--- SOURCE MATERIAL ---

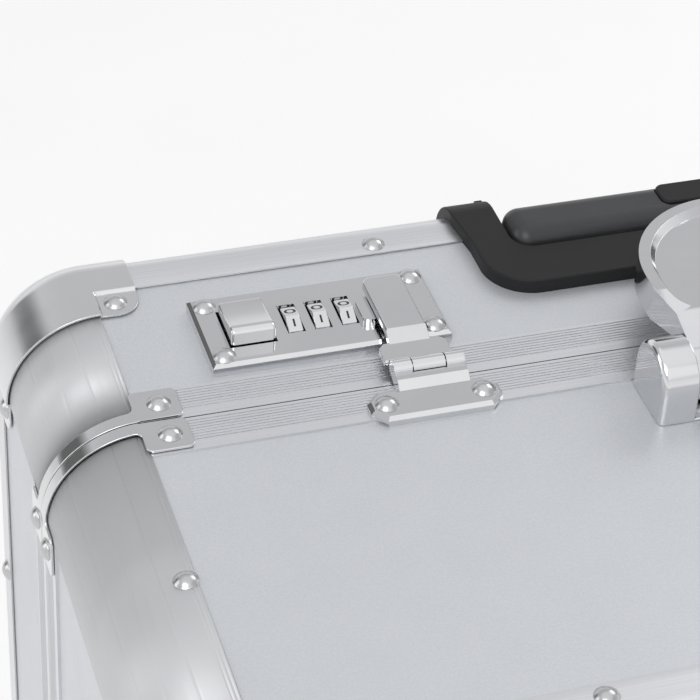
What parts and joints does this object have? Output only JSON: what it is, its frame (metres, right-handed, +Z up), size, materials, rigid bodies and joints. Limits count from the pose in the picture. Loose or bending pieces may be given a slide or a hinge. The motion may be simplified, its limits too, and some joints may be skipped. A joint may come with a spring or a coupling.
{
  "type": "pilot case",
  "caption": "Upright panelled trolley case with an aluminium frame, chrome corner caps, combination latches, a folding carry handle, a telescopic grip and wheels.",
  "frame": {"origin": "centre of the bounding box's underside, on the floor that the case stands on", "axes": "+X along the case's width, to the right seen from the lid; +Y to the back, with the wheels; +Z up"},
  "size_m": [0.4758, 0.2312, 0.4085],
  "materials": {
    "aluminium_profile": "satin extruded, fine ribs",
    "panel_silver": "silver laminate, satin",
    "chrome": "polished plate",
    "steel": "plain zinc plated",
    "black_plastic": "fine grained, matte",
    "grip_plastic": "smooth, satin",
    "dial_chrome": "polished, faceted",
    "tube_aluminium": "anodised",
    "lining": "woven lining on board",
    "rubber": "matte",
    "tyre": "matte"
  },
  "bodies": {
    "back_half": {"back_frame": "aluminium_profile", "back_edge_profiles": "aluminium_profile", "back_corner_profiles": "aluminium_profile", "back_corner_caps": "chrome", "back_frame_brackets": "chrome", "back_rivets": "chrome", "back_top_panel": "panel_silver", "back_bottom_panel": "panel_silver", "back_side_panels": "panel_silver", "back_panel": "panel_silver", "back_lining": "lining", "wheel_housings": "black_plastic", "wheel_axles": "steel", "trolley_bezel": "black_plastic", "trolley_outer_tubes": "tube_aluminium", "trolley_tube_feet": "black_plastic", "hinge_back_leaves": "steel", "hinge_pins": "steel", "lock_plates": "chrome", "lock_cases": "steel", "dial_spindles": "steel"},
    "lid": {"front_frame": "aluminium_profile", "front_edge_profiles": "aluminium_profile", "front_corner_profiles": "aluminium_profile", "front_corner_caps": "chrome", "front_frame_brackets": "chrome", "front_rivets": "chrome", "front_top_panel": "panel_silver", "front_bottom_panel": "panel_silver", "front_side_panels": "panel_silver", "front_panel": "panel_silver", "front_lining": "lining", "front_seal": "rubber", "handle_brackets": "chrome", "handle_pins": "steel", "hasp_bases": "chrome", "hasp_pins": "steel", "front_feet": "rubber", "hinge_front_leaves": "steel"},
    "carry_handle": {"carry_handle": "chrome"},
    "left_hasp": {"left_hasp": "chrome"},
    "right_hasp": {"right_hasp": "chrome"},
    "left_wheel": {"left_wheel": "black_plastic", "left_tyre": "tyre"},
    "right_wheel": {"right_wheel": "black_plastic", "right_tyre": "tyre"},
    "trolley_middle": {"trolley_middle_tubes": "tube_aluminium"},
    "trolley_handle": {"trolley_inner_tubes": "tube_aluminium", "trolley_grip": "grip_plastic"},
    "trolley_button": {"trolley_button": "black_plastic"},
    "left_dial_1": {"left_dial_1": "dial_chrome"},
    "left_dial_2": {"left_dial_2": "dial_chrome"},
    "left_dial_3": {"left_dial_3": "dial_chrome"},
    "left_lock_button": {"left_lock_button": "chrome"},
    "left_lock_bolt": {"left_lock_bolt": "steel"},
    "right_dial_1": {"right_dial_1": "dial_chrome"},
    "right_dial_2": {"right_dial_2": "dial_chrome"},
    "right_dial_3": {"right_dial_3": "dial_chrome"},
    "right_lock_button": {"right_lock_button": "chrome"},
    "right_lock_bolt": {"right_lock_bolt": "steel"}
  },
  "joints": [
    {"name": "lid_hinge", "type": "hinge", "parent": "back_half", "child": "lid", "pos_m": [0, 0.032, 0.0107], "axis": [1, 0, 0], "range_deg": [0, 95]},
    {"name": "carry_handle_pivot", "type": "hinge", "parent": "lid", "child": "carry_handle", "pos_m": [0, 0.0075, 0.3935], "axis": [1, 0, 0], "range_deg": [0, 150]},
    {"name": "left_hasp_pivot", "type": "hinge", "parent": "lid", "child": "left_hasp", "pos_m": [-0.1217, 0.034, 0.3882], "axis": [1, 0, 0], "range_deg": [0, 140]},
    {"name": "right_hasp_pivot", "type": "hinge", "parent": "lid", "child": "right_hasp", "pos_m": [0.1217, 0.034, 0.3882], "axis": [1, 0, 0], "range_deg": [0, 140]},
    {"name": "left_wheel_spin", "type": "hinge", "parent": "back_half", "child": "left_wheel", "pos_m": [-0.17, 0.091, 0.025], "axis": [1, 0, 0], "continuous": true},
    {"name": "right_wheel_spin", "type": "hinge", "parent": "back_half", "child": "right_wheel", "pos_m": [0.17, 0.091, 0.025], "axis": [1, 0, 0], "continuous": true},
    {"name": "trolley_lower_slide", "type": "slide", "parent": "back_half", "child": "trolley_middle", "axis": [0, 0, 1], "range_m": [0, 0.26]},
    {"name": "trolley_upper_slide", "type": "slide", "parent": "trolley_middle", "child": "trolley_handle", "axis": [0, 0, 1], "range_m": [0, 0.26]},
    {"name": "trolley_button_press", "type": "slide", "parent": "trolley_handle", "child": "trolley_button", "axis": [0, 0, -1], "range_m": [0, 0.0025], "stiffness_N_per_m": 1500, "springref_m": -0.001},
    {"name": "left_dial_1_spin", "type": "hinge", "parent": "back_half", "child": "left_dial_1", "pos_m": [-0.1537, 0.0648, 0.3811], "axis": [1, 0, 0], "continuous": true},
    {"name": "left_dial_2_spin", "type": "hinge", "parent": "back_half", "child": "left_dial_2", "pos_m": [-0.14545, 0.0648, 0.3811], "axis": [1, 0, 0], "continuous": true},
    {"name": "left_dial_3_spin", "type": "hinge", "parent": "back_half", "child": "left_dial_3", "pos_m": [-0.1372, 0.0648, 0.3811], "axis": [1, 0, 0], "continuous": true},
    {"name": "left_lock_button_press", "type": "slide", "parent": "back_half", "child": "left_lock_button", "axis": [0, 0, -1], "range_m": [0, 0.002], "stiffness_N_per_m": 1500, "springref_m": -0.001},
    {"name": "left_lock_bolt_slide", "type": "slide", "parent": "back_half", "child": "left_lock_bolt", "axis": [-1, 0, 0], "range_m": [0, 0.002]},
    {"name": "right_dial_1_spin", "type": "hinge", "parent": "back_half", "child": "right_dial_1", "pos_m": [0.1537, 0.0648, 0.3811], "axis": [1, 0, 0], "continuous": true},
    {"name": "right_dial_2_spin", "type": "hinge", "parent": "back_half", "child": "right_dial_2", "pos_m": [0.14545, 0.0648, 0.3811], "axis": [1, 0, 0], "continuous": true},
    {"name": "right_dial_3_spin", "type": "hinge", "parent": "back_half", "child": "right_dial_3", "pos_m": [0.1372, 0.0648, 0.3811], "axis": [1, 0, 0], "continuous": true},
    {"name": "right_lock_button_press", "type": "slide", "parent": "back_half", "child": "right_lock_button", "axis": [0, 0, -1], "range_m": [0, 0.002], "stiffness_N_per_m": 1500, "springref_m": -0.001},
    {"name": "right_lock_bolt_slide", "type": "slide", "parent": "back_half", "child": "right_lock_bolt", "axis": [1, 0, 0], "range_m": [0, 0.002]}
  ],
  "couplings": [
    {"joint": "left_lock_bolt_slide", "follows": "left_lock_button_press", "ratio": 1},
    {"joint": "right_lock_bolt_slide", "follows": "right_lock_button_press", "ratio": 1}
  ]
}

--- WORK REQUIRED ---
Write out the material from the first line to the last, exactly.

--- FINISHED EXERCISE ---
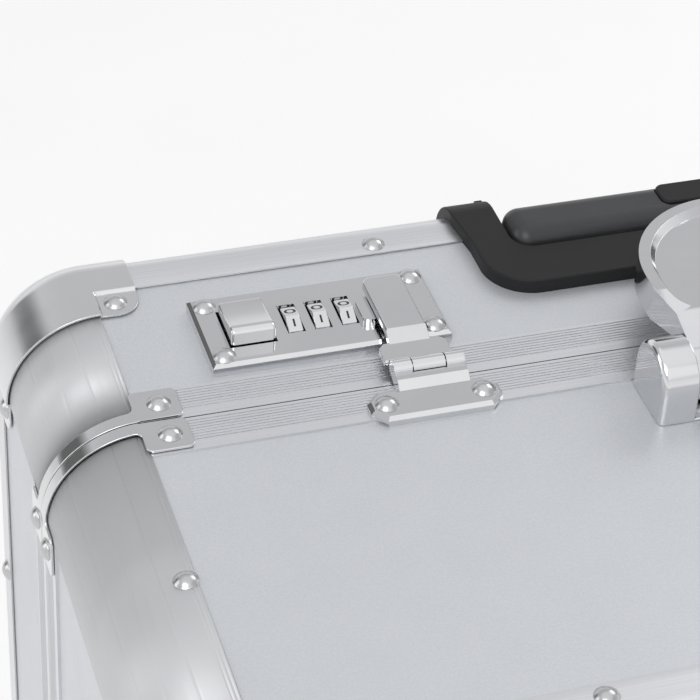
What parts and joints does this object have? Output only JSON: what it is, its frame (metres, right-handed, +Z up), size, materials, rigid bodies and joints. Limits count from the pose in the picture. Loose or bending pieces may be given a slide or a hinge. The motion may be simplified, its limits too, and some joints may be skipped. A joint may come with a spring or a coupling.
{
  "type": "pilot case",
  "caption": "Upright panelled trolley case with an aluminium frame, chrome corner caps, combination latches, a folding carry handle, a telescopic grip and wheels.",
  "frame": {"origin": "centre of the bounding box's underside, on the floor that the case stands on", "axes": "+X along the case's width, to the right seen from the lid; +Y to the back, with the wheels; +Z up"},
  "size_m": [0.4758, 0.2312, 0.4085],
  "materials": {
    "aluminium_profile": "satin extruded, fine ribs",
    "panel_silver": "silver laminate, satin",
    "chrome": "polished plate",
    "steel": "plain zinc plated",
    "black_plastic": "fine grained, matte",
    "grip_plastic": "smooth, satin",
    "dial_chrome": "polished, faceted",
    "tube_aluminium": "anodised",
    "lining": "woven lining on board",
    "rubber": "matte",
    "tyre": "matte"
  },
  "bodies": {
    "back_half": {"back_frame": "aluminium_profile", "back_edge_profiles": "aluminium_profile", "back_corner_profiles": "aluminium_profile", "back_corner_caps": "chrome", "back_frame_brackets": "chrome", "back_rivets": "chrome", "back_top_panel": "panel_silver", "back_bottom_panel": "panel_silver", "back_side_panels": "panel_silver", "back_panel": "panel_silver", "back_lining": "lining", "wheel_housings": "black_plastic", "wheel_axles": "steel", "trolley_bezel": "black_plastic", "trolley_outer_tubes": "tube_aluminium", "trolley_tube_feet": "black_plastic", "hinge_back_leaves": "steel", "hinge_pins": "steel", "lock_plates": "chrome", "lock_cases": "steel", "dial_spindles": "steel"},
    "lid": {"front_frame": "aluminium_profile", "front_edge_profiles": "aluminium_profile", "front_corner_profiles": "aluminium_profile", "front_corner_caps": "chrome", "front_frame_brackets": "chrome", "front_rivets": "chrome", "front_top_panel": "panel_silver", "front_bottom_panel": "panel_silver", "front_side_panels": "panel_silver", "front_panel": "panel_silver", "front_lining": "lining", "front_seal": "rubber", "handle_brackets": "chrome", "handle_pins": "steel", "hasp_bases": "chrome", "hasp_pins": "steel", "front_feet": "rubber", "hinge_front_leaves": "steel"},
    "carry_handle": {"carry_handle": "chrome"},
    "left_hasp": {"left_hasp": "chrome"},
    "right_hasp": {"right_hasp": "chrome"},
    "left_wheel": {"left_wheel": "black_plastic", "left_tyre": "tyre"},
    "right_wheel": {"right_wheel": "black_plastic", "right_tyre": "tyre"},
    "trolley_middle": {"trolley_middle_tubes": "tube_aluminium"},
    "trolley_handle": {"trolley_inner_tubes": "tube_aluminium", "trolley_grip": "grip_plastic"},
    "trolley_button": {"trolley_button": "black_plastic"},
    "left_dial_1": {"left_dial_1": "dial_chrome"},
    "left_dial_2": {"left_dial_2": "dial_chrome"},
    "left_dial_3": {"left_dial_3": "dial_chrome"},
    "left_lock_button": {"left_lock_button": "chrome"},
    "left_lock_bolt": {"left_lock_bolt": "steel"},
    "right_dial_1": {"right_dial_1": "dial_chrome"},
    "right_dial_2": {"right_dial_2": "dial_chrome"},
    "right_dial_3": {"right_dial_3": "dial_chrome"},
    "right_lock_button": {"right_lock_button": "chrome"},
    "right_lock_bolt": {"right_lock_bolt": "steel"}
  },
  "joints": [
    {"name": "lid_hinge", "type": "hinge", "parent": "back_half", "child": "lid", "pos_m": [0, 0.032, 0.0107], "axis": [1, 0, 0], "range_deg": [0, 95]},
    {"name": "carry_handle_pivot", "type": "hinge", "parent": "lid", "child": "carry_handle", "pos_m": [0, 0.0075, 0.3935], "axis": [1, 0, 0], "range_deg": [0, 150]},
    {"name": "left_hasp_pivot", "type": "hinge", "parent": "lid", "child": "left_hasp", "pos_m": [-0.1217, 0.034, 0.3882], "axis": [1, 0, 0], "range_deg": [0, 140]},
    {"name": "right_hasp_pivot", "type": "hinge", "parent": "lid", "child": "right_hasp", "pos_m": [0.1217, 0.034, 0.3882], "axis": [1, 0, 0], "range_deg": [0, 140]},
    {"name": "left_wheel_spin", "type": "hinge", "parent": "back_half", "child": "left_wheel", "pos_m": [-0.17, 0.091, 0.025], "axis": [1, 0, 0], "continuous": true},
    {"name": "right_wheel_spin", "type": "hinge", "parent": "back_half", "child": "right_wheel", "pos_m": [0.17, 0.091, 0.025], "axis": [1, 0, 0], "continuous": true},
    {"name": "trolley_lower_slide", "type": "slide", "parent": "back_half", "child": "trolley_middle", "axis": [0, 0, 1], "range_m": [0, 0.26]},
    {"name": "trolley_upper_slide", "type": "slide", "parent": "trolley_middle", "child": "trolley_handle", "axis": [0, 0, 1], "range_m": [0, 0.26]},
    {"name": "trolley_button_press", "type": "slide", "parent": "trolley_handle", "child": "trolley_button", "axis": [0, 0, -1], "range_m": [0, 0.0025], "stiffness_N_per_m": 1500, "springref_m": -0.001},
    {"name": "left_dial_1_spin", "type": "hinge", "parent": "back_half", "child": "left_dial_1", "pos_m": [-0.1537, 0.0648, 0.3811], "axis": [1, 0, 0], "continuous": true},
    {"name": "left_dial_2_spin", "type": "hinge", "parent": "back_half", "child": "left_dial_2", "pos_m": [-0.14545, 0.0648, 0.3811], "axis": [1, 0, 0], "continuous": true},
    {"name": "left_dial_3_spin", "type": "hinge", "parent": "back_half", "child": "left_dial_3", "pos_m": [-0.1372, 0.0648, 0.3811], "axis": [1, 0, 0], "continuous": true},
    {"name": "left_lock_button_press", "type": "slide", "parent": "back_half", "child": "left_lock_button", "axis": [0, 0, -1], "range_m": [0, 0.002], "stiffness_N_per_m": 1500, "springref_m": -0.001},
    {"name": "left_lock_bolt_slide", "type": "slide", "parent": "back_half", "child": "left_lock_bolt", "axis": [-1, 0, 0], "range_m": [0, 0.002]},
    {"name": "right_dial_1_spin", "type": "hinge", "parent": "back_half", "child": "right_dial_1", "pos_m": [0.1537, 0.0648, 0.3811], "axis": [1, 0, 0], "continuous": true},
    {"name": "right_dial_2_spin", "type": "hinge", "parent": "back_half", "child": "right_dial_2", "pos_m": [0.14545, 0.0648, 0.3811], "axis": [1, 0, 0], "continuous": true},
    {"name": "right_dial_3_spin", "type": "hinge", "parent": "back_half", "child": "right_dial_3", "pos_m": [0.1372, 0.0648, 0.3811], "axis": [1, 0, 0], "continuous": true},
    {"name": "right_lock_button_press", "type": "slide", "parent": "back_half", "child": "right_lock_button", "axis": [0, 0, -1], "range_m": [0, 0.002], "stiffness_N_per_m": 1500, "springref_m": -0.001},
    {"name": "right_lock_bolt_slide", "type": "slide", "parent": "back_half", "child": "right_lock_bolt", "axis": [1, 0, 0], "range_m": [0, 0.002]}
  ],
  "couplings": [
    {"joint": "left_lock_bolt_slide", "follows": "left_lock_button_press", "ratio": 1},
    {"joint": "right_lock_bolt_slide", "follows": "right_lock_button_press", "ratio": 1}
  ]
}